Eric C. Higgs: The Happy Man (Buch)

Eric C. Higgs
The Happy Man
(The Happy Man, 1985)
Titelbild: Henry Petrides
Übersetzung: Christian Jentzsch
Festa, 2018, Hardcover, 274 Seiten, 34,99 EUR

Rezension von Elmar Huber

„Vielleicht lag es an dem Gras, aber irgendetwas daran ließ mich lächeln. Ruskin lächelte ebenfalls und sah mich an, als wüsste er, was mir gerade durch den Kopf ging. Aus seinem Lächeln wurde ein Grinsen, und dann fing er an zu lachen. Es war ansteckend. Wir fielen alle mit ein, und obwohl es einen leisen Unterton nervöser Verlegenheit gab, war es doch durchaus herzlich.“

Das Ehepaar Shelly und Charles Ripley führt ein vergleichsweise sorgloses Leben in Mesa Vista, einer Neubausiedlung nahe Coronado/Kalifornien.

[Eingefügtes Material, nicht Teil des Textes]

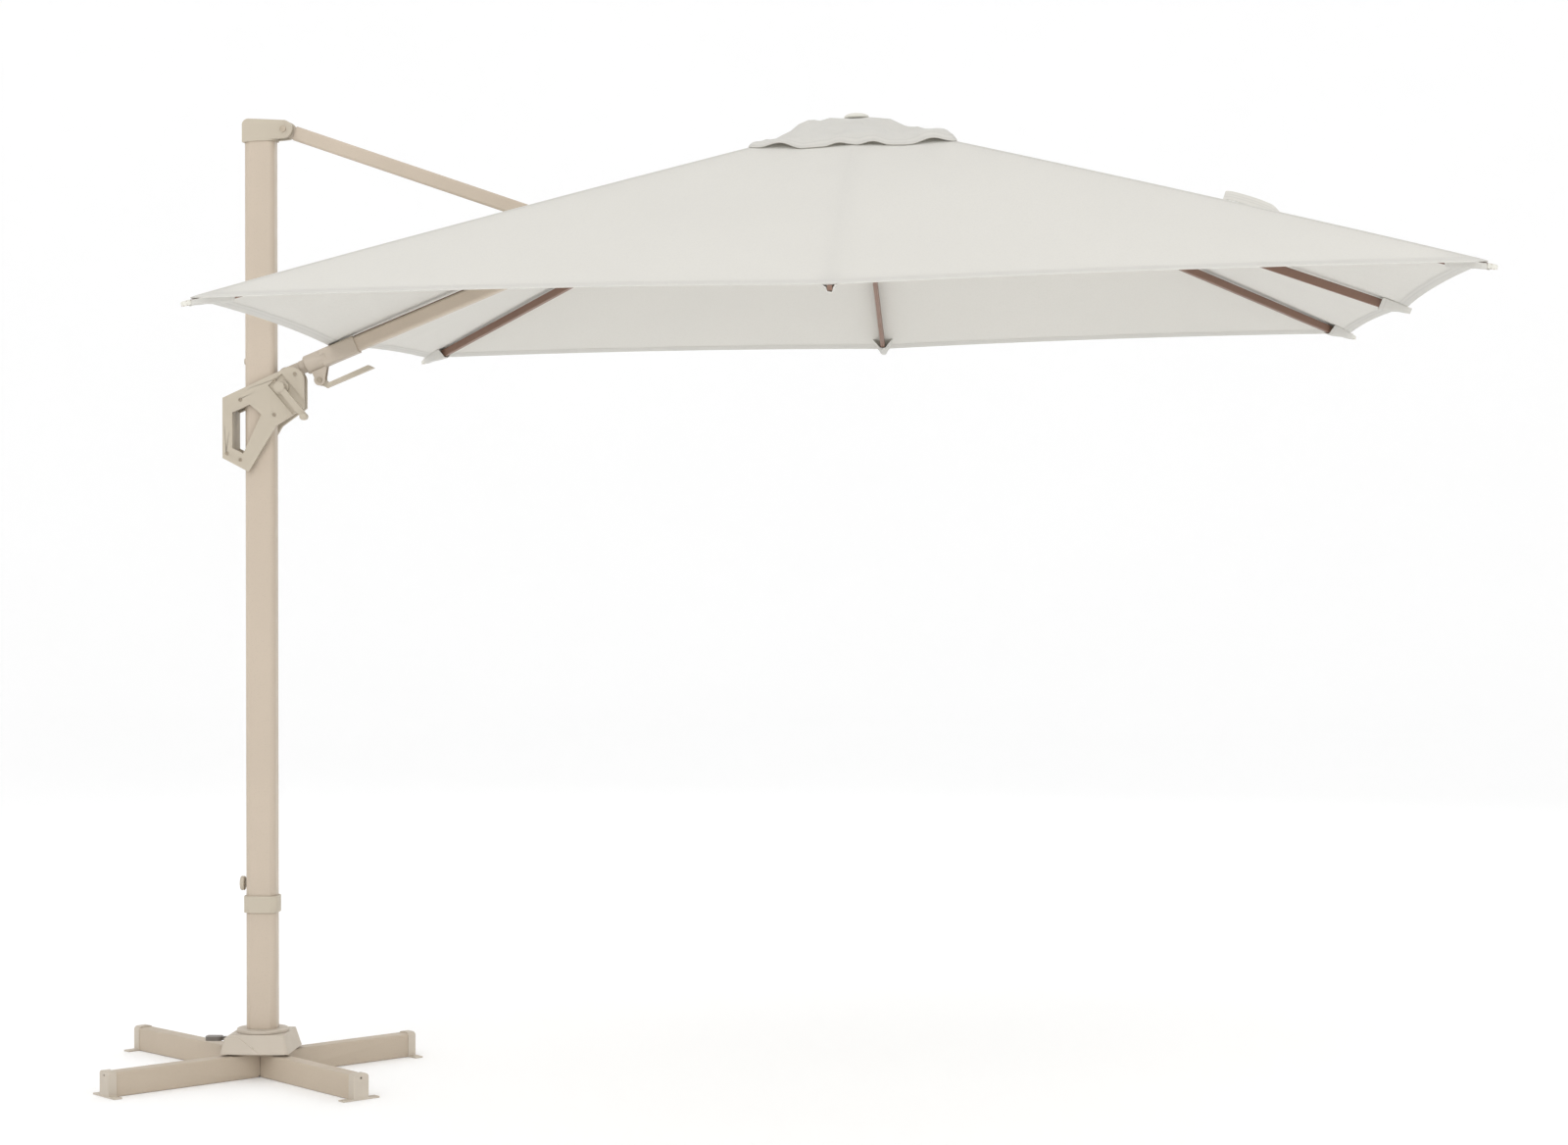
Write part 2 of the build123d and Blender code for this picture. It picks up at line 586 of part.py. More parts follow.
def half_gore(tip, beside):
    """The flat piece between a rib and the middle of the panel beside it."""
    inner = 0.068
    seam = tip + (beside - tip) * 0.4985
    seam_in = tip + (beside - tip) * 0.49
    return thicken([APEX + (tip - APEX) * inner, tip, seam, APEX + (seam_in - APEX) * inner])


def build_gores():
    for i, name in enumerate(GORES):
        tip = TIPS[i]
        gore = half_gore(tip, TIPS[(i + 1) % 8]) + half_gore(tip, TIPS[i - 1])
        if name == "arm":
            x = CROSSING[0] - CANOPY_X - 40
            gore = gore - Pos(x, 0, -250) * Box(230, 112, 400)
        write("gore_" + name, CANOPY * gore)


def build_vent():
    low = -57.0
    top = Vector(0, 0, APEX_RISE + 8)
    corners = [Vector(x * VENT_HALF, y * VENT_HALF, low) for x, y in ((1, 1), (-1, 1), (-1, -1), (1, -1))]
    vent = thicken([top, corners[0], corners[1]])
    for i in range(1, 4):
        vent = vent + thicken([top, corners[i], corners[(i + 1) % 4]])
    write("vent_cap", CANOPY * (vent - Pos(0, 0, 30) * Cylinder(10, 60)))


os.makedirs("parts", exist_ok=True)
build_base()
build_pedal()
build_mast()
build_cap()
build_strut()
build_cradle()
build_arm()
build_lever()
build_carriage()
build_crank()
build_hub()
build_lower_hub()
for rib in RIBS:
    build_rib(*rib)
    build_stay(*rib)
build_gores()
build_vent()
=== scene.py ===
import json
import math

import bpy
from mathutils import Matrix, Vector, noise


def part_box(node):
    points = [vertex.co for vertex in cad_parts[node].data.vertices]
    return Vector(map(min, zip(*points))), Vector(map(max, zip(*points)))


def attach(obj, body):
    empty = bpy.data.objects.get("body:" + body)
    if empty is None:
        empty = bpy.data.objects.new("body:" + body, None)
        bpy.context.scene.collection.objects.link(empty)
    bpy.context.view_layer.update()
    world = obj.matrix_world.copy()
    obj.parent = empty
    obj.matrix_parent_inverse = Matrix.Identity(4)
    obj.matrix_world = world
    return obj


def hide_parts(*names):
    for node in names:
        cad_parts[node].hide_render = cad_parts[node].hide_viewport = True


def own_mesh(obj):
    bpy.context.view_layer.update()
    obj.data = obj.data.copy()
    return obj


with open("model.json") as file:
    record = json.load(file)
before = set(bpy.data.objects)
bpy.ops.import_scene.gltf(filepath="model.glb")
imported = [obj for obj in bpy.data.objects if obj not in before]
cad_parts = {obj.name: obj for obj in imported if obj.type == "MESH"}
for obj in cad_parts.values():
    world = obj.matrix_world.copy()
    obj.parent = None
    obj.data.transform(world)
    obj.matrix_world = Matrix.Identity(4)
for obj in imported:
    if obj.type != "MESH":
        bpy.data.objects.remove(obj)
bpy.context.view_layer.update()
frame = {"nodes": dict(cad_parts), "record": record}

# The canopy in its own axes, in metres: origin at the hub, +X away from the mast, nose up a little
TILT = math.radians(1.2)
HALF = 1.5
CORNER_DROP = 0.516
MID_DROP = 0.526
ARM_DROP = 0.551
APEX_RISE = 0.030

# The cloth: its thickness, how far it stands above its lines, and how deep its sag and small folds are
CLOTH = 0.0011
LIFT = 0.0017
BOW = 0.008
SAG = 0.011
RIPPLE = 0.006
TIP_FOLD = 0.0016

# The hem: how far it arches up and in between the tips, and its width
HEM_RISE = 0.007
HEM_IN = 0.010
HEM_WIDE = 0.028

# Rows of the cloth's mesh, as shares of the way out from the apex to the hem, which is LINE metres
LINE = 1.58
FIRST_ROW = 0.030
LAST_ROW = 0.965
HEM_BAND = 0.981
ROWS = 40

# The strut's slot in the arm's gore: half its width in steps round the hem, and where it starts and
# ends on the way out
SLOT_HALF = 0.088
SLOT_IN = 0.385
SLOT_OUT = 0.56

# The middle strip of the arm's gore: the row where it leaves the gore's edges, and half its width
STRIP_ROW = 4
STRIP_START = 0.1235
STRIP_HALF = 0.5 * HALF * STRIP_START

hub_low, hub_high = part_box("top_hub")
HUB = (hub_low + hub_high) / 2
CANOPY = Matrix.Translation(HUB) @ Matrix.Rotation(-TILT, 4, "Y")
GORES = ["outer", "outer_far", "far", "mast_far", "arm", "mast_near", "near", "outer_near"]
TIPS = [Vector((HALF, 0, -MID_DROP)), Vector((HALF, HALF, -CORNER_DROP)),
        Vector((0, HALF, -MID_DROP)), Vector((-HALF, HALF, -CORNER_DROP)),
        Vector((-HALF, 0, -ARM_DROP)), Vector((-HALF, -HALF, -CORNER_DROP)),
        Vector((0, -HALF, -MID_DROP)), Vector((HALF, -HALF, -CORNER_DROP))]
APEX = Vector((0, 0, APEX_RISE))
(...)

Die Stimmung verändert sich, als im Haus nebenan Sybil und Ruskin Marsh mit ihrem Sohn einziehen; aus nachbarschaftlicher Freundlichkeit erwächst so etwas wie Freundschaft. Ohne dass es ihm recht bewusst ist, gerät Charles in den Bann des unbeschwerten und charismatischen Ruskin, der bald eine dekadente und erbarmungslose Seite offenbart. Eine Seite, die nach und nach auch auf Charles abfärbt.

„Das Buch nahm Fahrt auf. Ich las eine lange und liebevolle Beschreibung einer Orgie, deren Hauptvergnügen die Folterung eines jungfräulichen Mädchens war. Und nachdem sie schließlich das Zeitliche gesegnet hatte, verging sich die ganze Gruppe an ihrer Leiche. Ich schloss das Buch - das Abendessen war ein harter, unverdauter Klumpen in meinem Bauch.“


Das Buch ist zwar 1985 entstanden, doch meint man den Freigeist und die Mittelschicht-Sorglosigkeit der 1970er zwischen den Zeilen zu spüren. Nachmittägliche Cocktail-Treffen, Schlüsselpartys, ein kleiner Seitensprung unter Nachbarn und überhaupt der recht sorglose Umgang mit Sexualität oder dem Ehe-Gelöbnis strahlen einen verrucht-lässigen Reiz aus. Doch der Grat zwischen harmloser Zerstreuung und tödlichem Ernst ist schmal. Den oberflächlich charmanten Ruskin Marsh sieht man vor sich als charismatisches Alpha-Tier, das sich weder von gesellschaftlichen Konventionen noch von moralischen Bedenken auf dem Weg der persönlichen Verwirklichung aufhalten lässt. Durch Charles‘ Augen gesehen, kann man die Faszination, die der neue Nachbar ausstrahlt, durchaus nachvollziehen. Würde man(n) nicht gern so sein, wie Ruskin? Mit einer Frau wie Sybil? Sich seine eigenen Regeln machen? Sich einfach nehmen, was man will?

In seiner Ausführung entspricht der Roman nicht im Mindesten der ‚billigen‘ Unterhaltung, die man unter einem Pulp-Banner erwartet in der das Buch bei Festa erschien. Auch das Cover-Motiv zieht seine Berechtigung lediglich aus einer kurzen Andeutung im Buch. Statt mit der groben Kelle Unappetitlichkeiten zu servieren, erweist sich „The Happy Man“ als überlegt gestaltetes und clever erzähltes Psychogramm, das durch seinen sachlichen Tonfall umso stärker wirkt.

Higgs bleibt strikt bei Charles in seiner Rolle als Erzähler. Was anderweitig passiert wird nicht direkt geschildert, sodass Vieles unterhalb dieser Oberfläche abläuft. Erst wenn man die Andeutungen und Randnotizen in einen gemeinsamen Kontext mit dem ‚Sichtbaren‘ setzt, ergibt sich ein Bild, das einem nach und nach die Nackenhaare zu Berge stehen lässt. Dazu passt der kompromisslose Schluss (beziehungsweise der Anfang), der das Ganze mit einer unterschwelligen Wucht abschließt.

Das Buch selbst glänzt durch einwandfreie, stabile Verarbeitung. Das Format ist sehr handlich (etwas kleiner als die sonstigen Festa-Hardcover).

„The Happy Man“ ist ein ungewöhnlicher, ruhig erzählter Thriller, der seine Wucht unter der Oberfläche entwickelt.